The layout on the page is fairly straightforward: Times New Roman font, 14 point, one and a half line spacing, 2cm margins around the whole page. Paragraphs are indented by 2cm. Sections within chapters are separated by Roman numerals: i, ii, iii, iv and so on. Chapter headings are in 16 point. There are no footnotes of any kind.

I have stapled each chapter to make it easier to handle. These sections I have then perforated and placed in large lever arch file.

This typescript has been prepared for proofreading – by me and by my husband, Greg, who works with me. As we look closely through the text, we are trying to find inconsistencies. Perhaps one of my characters has blue eyes early on, then green eyes later.

There are an extraordinary number of details of this sort to look out for; some of them even smaller details. (In the film business, it is called continuity – making sure that the cigar gets shorter from scene to scene, not longer, for example.)

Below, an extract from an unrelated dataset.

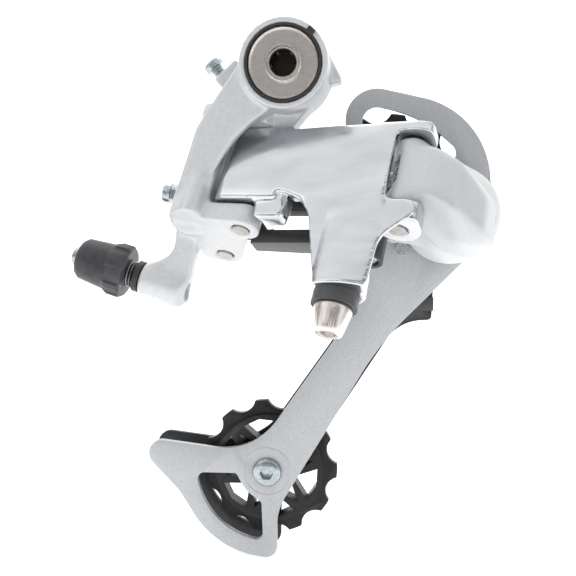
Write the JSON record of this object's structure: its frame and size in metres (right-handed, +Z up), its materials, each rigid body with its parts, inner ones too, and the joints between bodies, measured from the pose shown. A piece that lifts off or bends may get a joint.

But still more remarkable, in a long text like this, is the fact that sometimes the name of a character may be wrong. Perhaps you changed your mind about what to call someone – to avoid having two members of your cast with names confusingly alike – but you didn't pick them all up. Suddenly you can find the old, original name for someone cropping up for no reason!

It is also ridiculously easy to change, say, the name of a character's home town and then miss a previous reference to the city in the text.

Of course, there will be another proofread in the future, when the typesetter has prepared the page proofs of the actual book – the object that, finally, we can hold in ours hands and say: 'This is it!'

As the text I hand over to my publishers will be an electronic one – spell-checked by computer – the errors that crop up shouldn't be spelling mistakes. They will be odd typos, like 'fro' instead of 'for' or 'tat' instead of 'that'. There will perhaps be inconsistencies around American English versus English English – 'vigor' and 'vigour' and so on.

All of these details, however, pale into insignificance when compared with changes to the more fundamental aspects of a novel prompted by reading the thing on paper at last.

You may decide that one of your characters' motivations is inadequate once you read it baldly on the white page. Or you may – reading your text quite quickly, as you hope someone reading in bed or on a beach might – you decide to make changes to how soon or how late in the novel you reveal certain narrative secrets.

Or, like me, you may come across a historical detail reported in an academic magazine and want to incorporate it into your work.
So near … but not quite there.

In a Labyrinth, you can see your goal before you reach it.